The request: Gather each line in the entries that includes the string "object".

(Modeling code records)
════════════════

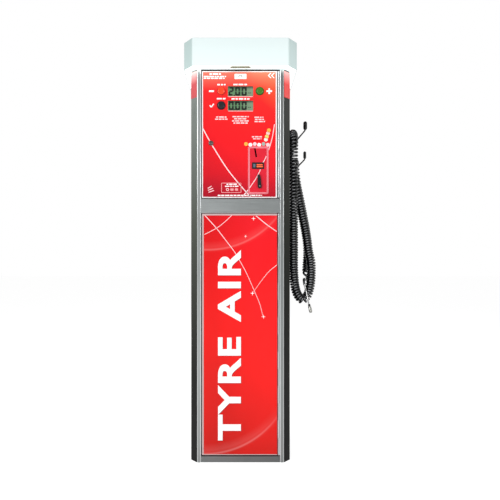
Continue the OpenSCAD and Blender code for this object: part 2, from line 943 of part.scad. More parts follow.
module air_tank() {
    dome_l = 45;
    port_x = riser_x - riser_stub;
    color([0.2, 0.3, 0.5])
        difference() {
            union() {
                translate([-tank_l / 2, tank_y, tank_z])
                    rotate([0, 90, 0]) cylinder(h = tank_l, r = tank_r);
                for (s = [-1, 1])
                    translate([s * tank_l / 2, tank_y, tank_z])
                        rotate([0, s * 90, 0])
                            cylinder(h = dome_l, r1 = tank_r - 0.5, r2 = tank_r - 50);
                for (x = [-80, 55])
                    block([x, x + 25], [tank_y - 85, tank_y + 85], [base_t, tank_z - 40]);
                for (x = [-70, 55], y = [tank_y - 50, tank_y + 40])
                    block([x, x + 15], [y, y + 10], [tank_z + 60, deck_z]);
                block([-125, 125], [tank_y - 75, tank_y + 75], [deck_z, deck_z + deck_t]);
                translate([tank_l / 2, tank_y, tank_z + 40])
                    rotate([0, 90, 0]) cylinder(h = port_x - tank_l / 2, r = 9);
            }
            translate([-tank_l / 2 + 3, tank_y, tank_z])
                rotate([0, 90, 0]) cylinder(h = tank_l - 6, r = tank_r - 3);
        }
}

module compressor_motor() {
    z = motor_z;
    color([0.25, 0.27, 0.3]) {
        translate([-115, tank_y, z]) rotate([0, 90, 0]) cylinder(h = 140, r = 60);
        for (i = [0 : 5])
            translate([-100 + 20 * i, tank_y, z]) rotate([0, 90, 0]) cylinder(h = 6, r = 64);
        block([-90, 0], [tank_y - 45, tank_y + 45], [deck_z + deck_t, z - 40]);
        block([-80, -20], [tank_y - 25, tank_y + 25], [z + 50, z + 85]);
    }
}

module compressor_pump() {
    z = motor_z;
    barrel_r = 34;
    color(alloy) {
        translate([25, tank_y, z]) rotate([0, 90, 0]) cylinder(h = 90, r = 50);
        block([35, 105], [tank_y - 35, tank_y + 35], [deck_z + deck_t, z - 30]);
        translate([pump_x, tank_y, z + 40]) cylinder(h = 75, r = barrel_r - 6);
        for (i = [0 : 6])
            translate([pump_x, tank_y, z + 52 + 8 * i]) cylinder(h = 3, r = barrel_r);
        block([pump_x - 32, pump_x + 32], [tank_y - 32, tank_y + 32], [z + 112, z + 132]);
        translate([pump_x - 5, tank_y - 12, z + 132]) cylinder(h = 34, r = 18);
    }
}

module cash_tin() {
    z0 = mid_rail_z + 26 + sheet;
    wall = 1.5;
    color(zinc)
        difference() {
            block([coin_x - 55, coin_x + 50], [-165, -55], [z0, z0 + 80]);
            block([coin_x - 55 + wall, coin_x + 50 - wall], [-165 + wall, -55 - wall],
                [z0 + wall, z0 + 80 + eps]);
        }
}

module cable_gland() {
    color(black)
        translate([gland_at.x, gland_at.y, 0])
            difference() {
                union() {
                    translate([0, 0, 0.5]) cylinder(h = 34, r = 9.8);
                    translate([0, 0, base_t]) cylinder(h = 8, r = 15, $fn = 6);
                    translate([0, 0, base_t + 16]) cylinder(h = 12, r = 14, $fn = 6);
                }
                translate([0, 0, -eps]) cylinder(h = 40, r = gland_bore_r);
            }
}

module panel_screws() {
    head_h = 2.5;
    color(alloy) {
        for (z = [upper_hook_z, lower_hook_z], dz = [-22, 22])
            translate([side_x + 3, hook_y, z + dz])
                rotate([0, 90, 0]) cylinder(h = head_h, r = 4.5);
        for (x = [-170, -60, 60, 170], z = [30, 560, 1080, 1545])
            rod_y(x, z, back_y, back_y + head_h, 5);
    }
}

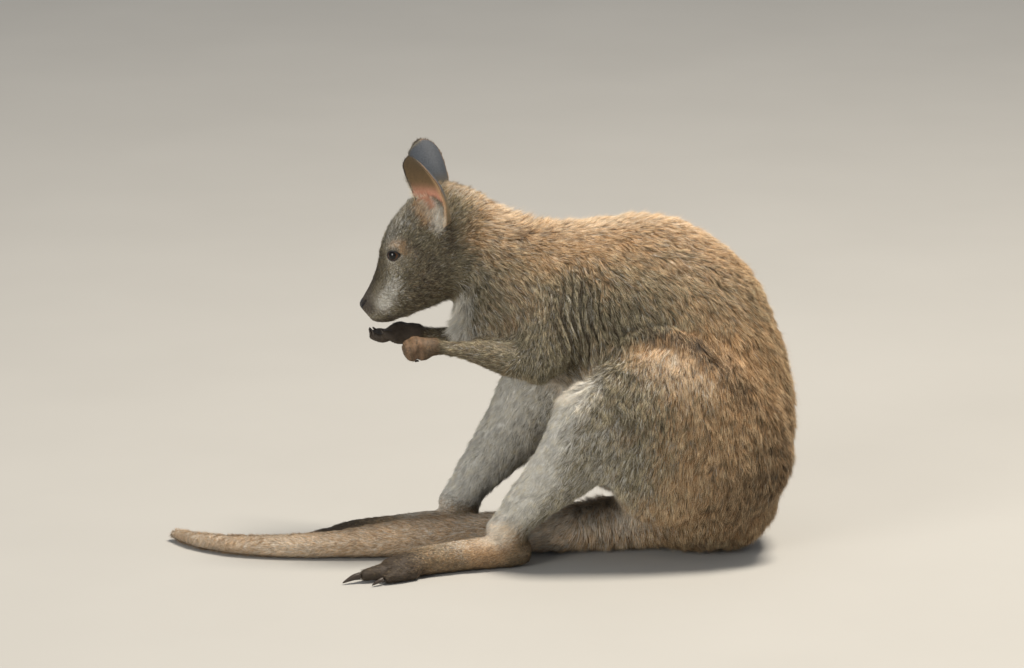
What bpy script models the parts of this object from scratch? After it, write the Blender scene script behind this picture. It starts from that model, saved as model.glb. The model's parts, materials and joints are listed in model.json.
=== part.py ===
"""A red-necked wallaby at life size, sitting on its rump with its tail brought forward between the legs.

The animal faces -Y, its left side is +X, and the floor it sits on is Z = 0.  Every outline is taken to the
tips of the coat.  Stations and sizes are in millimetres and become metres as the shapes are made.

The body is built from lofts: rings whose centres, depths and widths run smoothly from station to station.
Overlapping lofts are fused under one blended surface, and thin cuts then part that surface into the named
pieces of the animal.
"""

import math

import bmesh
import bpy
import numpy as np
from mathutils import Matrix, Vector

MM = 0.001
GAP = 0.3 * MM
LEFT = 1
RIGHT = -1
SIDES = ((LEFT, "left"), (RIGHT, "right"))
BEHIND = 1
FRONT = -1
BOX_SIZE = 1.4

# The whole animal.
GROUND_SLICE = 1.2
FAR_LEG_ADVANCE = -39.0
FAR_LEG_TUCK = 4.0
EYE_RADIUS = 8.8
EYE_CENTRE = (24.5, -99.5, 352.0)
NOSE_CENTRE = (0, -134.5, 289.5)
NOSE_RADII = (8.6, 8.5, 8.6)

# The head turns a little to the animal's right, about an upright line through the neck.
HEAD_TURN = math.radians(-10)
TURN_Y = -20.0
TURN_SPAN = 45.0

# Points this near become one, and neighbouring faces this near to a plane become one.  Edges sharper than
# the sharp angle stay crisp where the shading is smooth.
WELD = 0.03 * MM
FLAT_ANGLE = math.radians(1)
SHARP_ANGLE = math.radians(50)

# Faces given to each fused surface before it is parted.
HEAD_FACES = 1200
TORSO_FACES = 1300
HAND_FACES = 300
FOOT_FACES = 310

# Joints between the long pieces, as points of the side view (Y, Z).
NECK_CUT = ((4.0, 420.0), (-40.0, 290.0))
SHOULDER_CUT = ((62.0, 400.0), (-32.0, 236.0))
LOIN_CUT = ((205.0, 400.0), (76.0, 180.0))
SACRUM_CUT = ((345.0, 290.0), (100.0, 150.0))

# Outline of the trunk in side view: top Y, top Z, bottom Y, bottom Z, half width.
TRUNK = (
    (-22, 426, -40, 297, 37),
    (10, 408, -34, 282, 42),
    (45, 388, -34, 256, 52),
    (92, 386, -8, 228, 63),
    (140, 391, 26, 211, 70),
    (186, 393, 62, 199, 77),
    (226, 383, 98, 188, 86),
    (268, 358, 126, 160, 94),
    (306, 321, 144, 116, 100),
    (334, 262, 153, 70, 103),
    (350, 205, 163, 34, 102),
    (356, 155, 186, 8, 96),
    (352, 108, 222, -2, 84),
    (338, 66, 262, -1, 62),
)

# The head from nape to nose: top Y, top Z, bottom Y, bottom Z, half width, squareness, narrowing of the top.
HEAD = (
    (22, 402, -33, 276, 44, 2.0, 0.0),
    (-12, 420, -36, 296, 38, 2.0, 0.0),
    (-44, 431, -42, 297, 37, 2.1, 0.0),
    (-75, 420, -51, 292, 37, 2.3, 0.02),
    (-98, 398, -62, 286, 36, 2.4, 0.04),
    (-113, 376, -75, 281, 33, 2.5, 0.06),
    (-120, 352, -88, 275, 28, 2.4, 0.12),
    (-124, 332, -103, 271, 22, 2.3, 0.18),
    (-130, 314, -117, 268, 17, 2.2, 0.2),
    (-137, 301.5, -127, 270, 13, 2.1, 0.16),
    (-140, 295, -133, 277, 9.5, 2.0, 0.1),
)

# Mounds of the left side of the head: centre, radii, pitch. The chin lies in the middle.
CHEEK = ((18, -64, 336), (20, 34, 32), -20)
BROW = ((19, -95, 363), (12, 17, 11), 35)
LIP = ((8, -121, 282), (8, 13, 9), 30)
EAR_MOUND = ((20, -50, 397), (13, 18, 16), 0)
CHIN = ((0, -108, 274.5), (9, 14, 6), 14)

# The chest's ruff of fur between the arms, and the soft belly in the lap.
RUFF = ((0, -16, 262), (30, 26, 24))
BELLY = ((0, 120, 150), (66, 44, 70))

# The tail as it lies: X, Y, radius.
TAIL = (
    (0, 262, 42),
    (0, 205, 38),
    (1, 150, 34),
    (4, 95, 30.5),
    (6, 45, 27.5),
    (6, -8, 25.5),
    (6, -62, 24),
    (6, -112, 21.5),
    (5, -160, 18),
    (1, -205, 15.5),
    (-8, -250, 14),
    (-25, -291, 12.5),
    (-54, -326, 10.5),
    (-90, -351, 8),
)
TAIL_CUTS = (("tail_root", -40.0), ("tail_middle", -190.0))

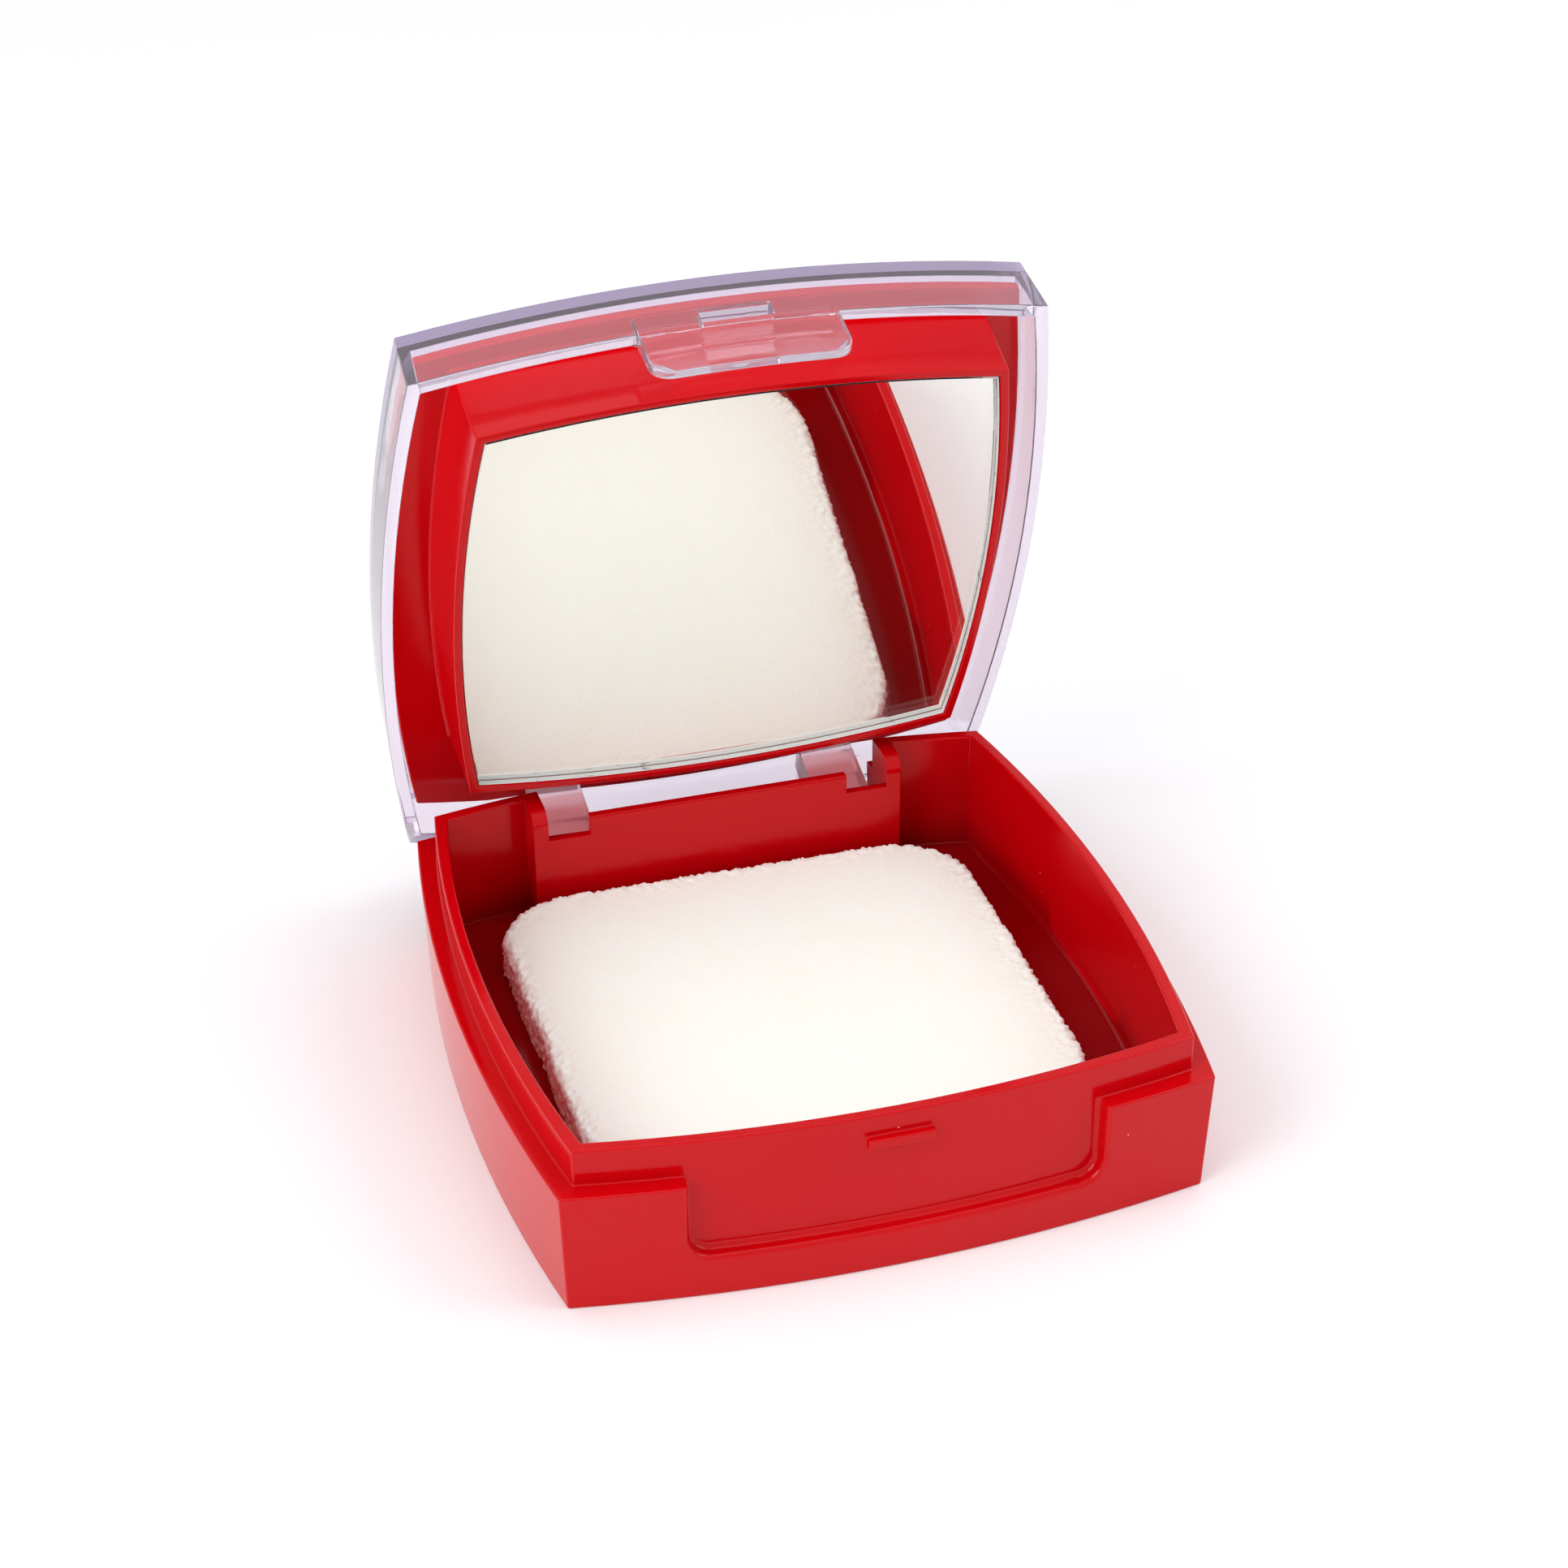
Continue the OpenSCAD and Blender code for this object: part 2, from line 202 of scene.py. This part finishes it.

════════════════

Reply to the task:
Continue the OpenSCAD and Blender code for this object: part 2, from line 943 of part.scad. More parts follow.
What bpy script models the parts of this object from scratch? After it, write the Blender scene script behind this picture. It starts from that model, saved as model.glb. The model's parts, materials and joints are listed in model.json.
Continue the OpenSCAD and Blender code for this object: part 2, from line 202 of scene.py. This part finishes it.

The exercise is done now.